3.6.   Improvement Potential in Software Implementation Planning

A classical sequential task model for the ERP project is used, such models have been introduced above (p.4) as waterfall models. Due to the complexity of the implementation tasks and to facilitate the involvement of end users the programming team often uses an iterative approach which in literature is often referred to as a prototyping model.

The fact that planning is done using a sequential approach but actual implementation uses prototyping and leads to a mismatch in the planning parameters used, with the consequence of time management problems and suboptimal task prioritisation.

It would be beneficial if the project team would only set the project management frame for the programming team to plan more detailed using IT specific techniques that support the object oriented programming paradigm best. For such specifications the unified process methodology has been introduced in 2.4. Design & Implementation of Software Modifications (p.7).

The literature review has shown that the unified process is weak on the process side but well supporting the object oriented implementation. As a lot of the project management is done by the project team, especially on the process side. Consequently the unified process is a good choice and only a subset of the Unified Process is necessary. Such a tailored model is proposed here to be used by the programming team to optimally support its requirements. The exact definition of the subset to be used is not within the scope of this paper (see 4.2. Next Steps and Proposal for Further Studies).

4.     Conclusion

Average success rates in the UK are 9% failed, 75% challenged and 16% successful IT projects (Sauer and Cuthbertson, 2003). ERP implementation projects seem to do worse, Martin (1998) reports over 90% challenged or failed, leading to a success rate below 10%. Compared to these IT project success rates, the case company does very well. No project failed in the years covered by the survey, leading to a failure rate somewhere in the range of 0% to 5%; only every second project is challenged (time or budget), leading to a success rate somewhere around 50%.

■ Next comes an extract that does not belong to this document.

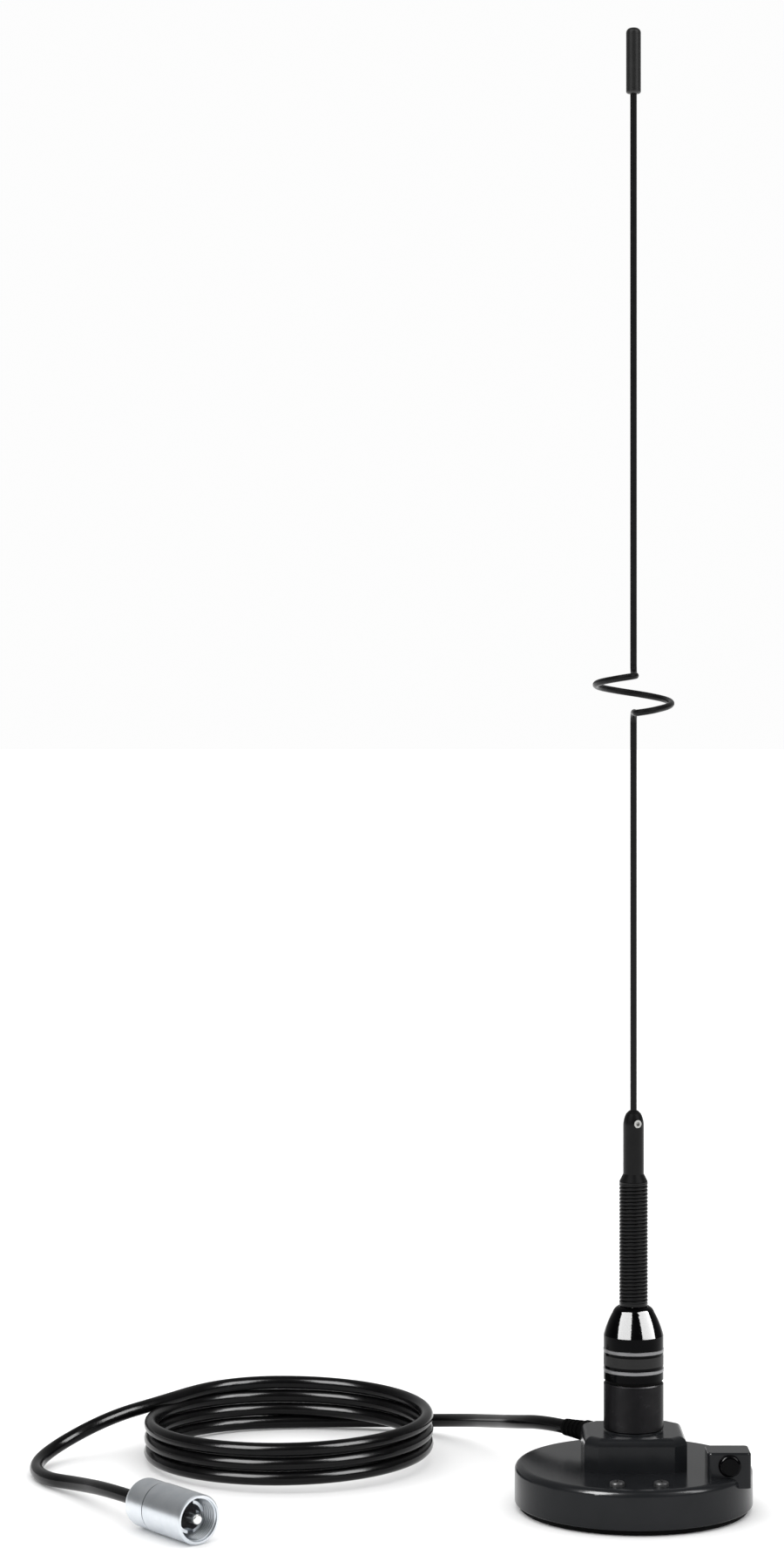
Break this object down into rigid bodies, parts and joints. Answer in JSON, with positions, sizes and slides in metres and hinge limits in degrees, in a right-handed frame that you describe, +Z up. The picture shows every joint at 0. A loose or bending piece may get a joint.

4.1.   Recommended Improvements

Even though project management seems to do fine in the case company, potential for improvement has been identified. Two major issues were found and respective solutions proposed:

 i)      A communication issue: the interaction between the project and the programming teams lacks a common language, leading to inefficiencies. It has been shown that the Use Case technique can be applied to close this gap.

 ii)     An implementation planning issue: project management is done by the project team with techniques that are not tailored towards object oriented programming, leading to time management problems and suboptimal task prioritisation in the software development. A subset of the Unified Process has been proposed to improve time management and task prioritisation for the programming team. This best supports the object oriented programming paradigm in use.

4.2.   Next Steps and Proposal for Further Studies

High project management standards are well established in the case-company. There is no urgent need for immediate action and a step by step approach should be used to improve on the two issues mentioned above.

First use case modelling should be introduced, as two teams will profit and as work on the issue can be started without an additional study.

Only after use case modelling is firmly established in several projects, a first project can be initiated which uses a simplified version of the unified process. Before this can happen, an additional study is necessary that defines how the unified process methodology needs to be tailored for the specific case.

After the successful completion of a first project, all new projects should incorporate software development planning based on the specified methodology.